G. Effect of This Ruling This ruling is intentionally narrow. The Court determines only the effect of the automatic stay under § 362(a)(1) as it applies to MedPlus and MedEx. Because the Court declines to annul the stay retroactively, the Lee County Dismissal Order remains ineffective as to the Debtors unless and until otherwise validated through appropriate bankruptcy relief. The Court does not determine the procedural or substantive effect of the Dismissal Order under Mississippi law, nor does it determine the effect of the Dismissal Order as to non-debtor parties. The Court’s ruling is limited to the effect of § 362(a)(1) as it applies to MedPlus and MedEx under the procedural posture presented here. The Court concludes that the postpetition dismissal
proceedings implicated and violated the automatic stay as to the Debtors and that retroactive annulment is not warranted. The Court expresses no opinion regarding the ultimate procedural or substantive effect of the Dismissal Order under Mississippi law or as to non-debtor parties. The Court also does not decide whether any party is entitled to sanctions, damages, or other relief arising from an alleged violation of the automatic stay. No motion seeking such relief is presently before the Court in this contested matter. The issue here is limited to whether the stay should be annulled retroactively or modified/lifted prospectively under § 362(d). The Court simply holds that retroactive annulment is not warranted based on the circumstances before it, but prospective relief is warranted to allow the state courts to proceed from this point forward. The Court’s ruling is confined to the unusual procedural posture presented here and should not be construed as establishing a categorical prohibition on all defensive litigation conduct undertaken by debtors in pending nonbankruptcy proceedings. IV. CONCLUSION The automatic stay is one of the fundamental protections of the Bankruptcy Code. It is
broad, immediate, and applies to all entities. At the same time, the Fifth Circuit treats actions taken in violation of the stay as voidable rather than void, meaning that a bankruptcy may grant retroactive relief under § 362(d) where cause and equity warrant. This is not, however, an appropriate case for annulment. Under the circumstances presented here, retroactive validation of the dismissal activity would not appropriately serve the purposes underlying § 362. At the same time, continued application of the stay going forward would create unnecessary delay, procedural uncertainty, and continued impediments to resolution of the Lee County Action. The Court’s ruling preserves the integrity of the automatic stay by declining to retroactively validate contested litigation activity undertaken without prior relief from stay while
also recognizing that continued prospective application of the stay no longer serves the interests of efficient administration or orderly adjudication.
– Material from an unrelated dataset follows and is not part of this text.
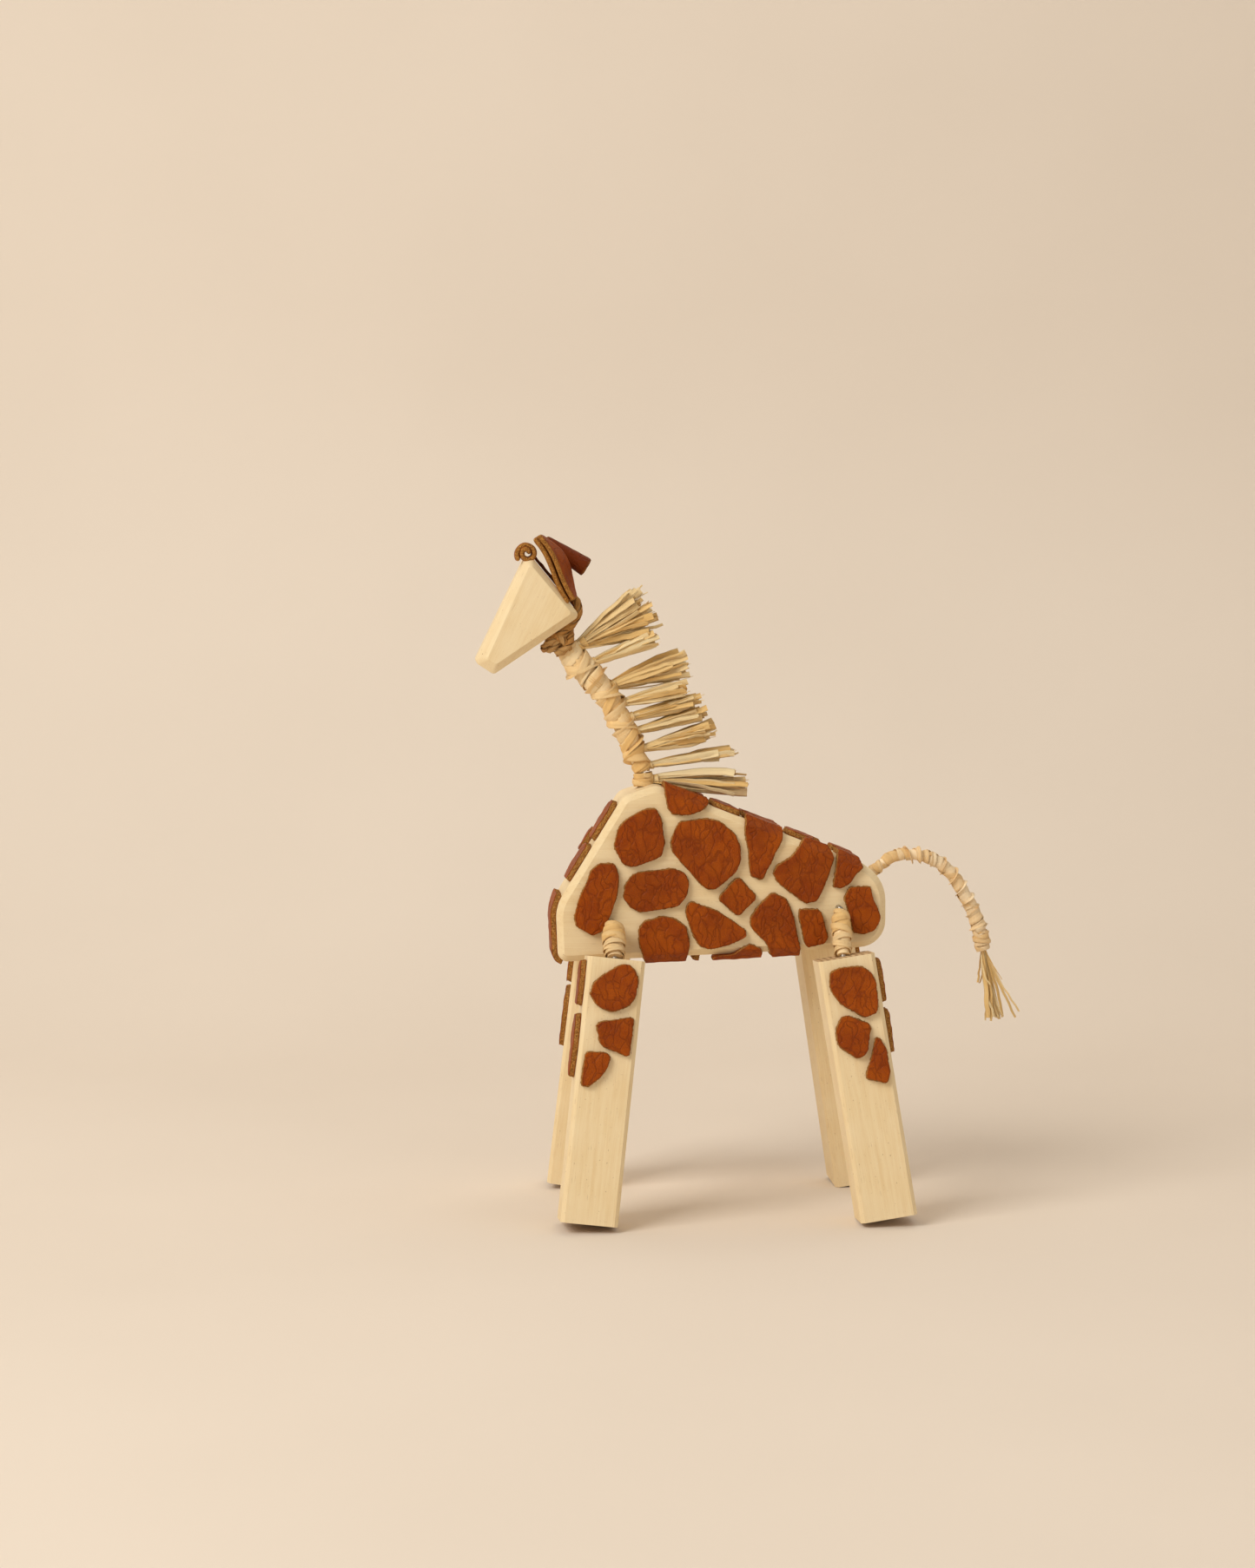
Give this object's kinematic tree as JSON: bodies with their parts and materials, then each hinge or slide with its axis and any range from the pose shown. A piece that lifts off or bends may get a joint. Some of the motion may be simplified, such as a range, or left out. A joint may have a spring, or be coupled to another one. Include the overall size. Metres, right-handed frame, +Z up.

Accordingly, it is hereby ORDERED: 1. The Motions are GRANTED IN PART and DENIED IN PART. 2. The Debtors’ request for relief from the automatic stay effective as of the petition date is DENIED. 3. The automatic stay is terminated and lifted prospectively as of the date of entry of this
Order to permit the parties to proceed with the Lee County Action and any related appellate proceedings. 4. Nothing in this Order shall be construed as a determination regarding the procedural or substantive validity of the Lee County Dismissal Order under Mississippi law or as to non- debtor parties. 5. Nothing in this Order shall be construed as a determination that any party has or has not committed a sanctionable violation of the automatic stay.